Surely treating elected representatives like children is an insult to the thousands who elected them? 'But consensus politics is about the political parties having respect for each other', says Blood. 'Some men in Northern Ireland have held power for so long that they think everything they say is right and we were determined to work against that.'

So not only does consensus politics exclude the electorate from having a say, it also seeks to overrule the political parties themselves. The only consensus being reached here is an anti-democratic one among a new unelected elite - and it is being agreed behind the backs of the electorate. It is a consensus on what is and what is not acceptable in Northern Irish politics, on what can and cannot be discussed and, ultimately, on how the country should be run. Northern Irish MPs who want to play a full role in the peace process will have to tone down their politics, watch their language and ignore the wishes of those who elected them. And if they refuse to comply they can expect to be punished like naughty school children.
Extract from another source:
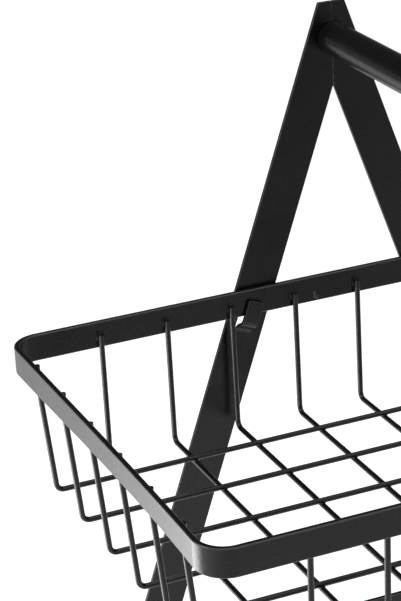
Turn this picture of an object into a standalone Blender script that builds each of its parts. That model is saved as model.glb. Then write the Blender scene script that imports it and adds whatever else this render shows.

Northern Ireland certainly needs a new political agenda. The old traditions of Unionism and nationalism are exhausted; the only reason people stick to them is because nobody has put forward a better alternative. The current alternative, the politics of consensus, has made things even worse. It effectively disenfranchises the Northern Irish electorate, and hands authority to a new minority who hold the people and their representatives in contempt.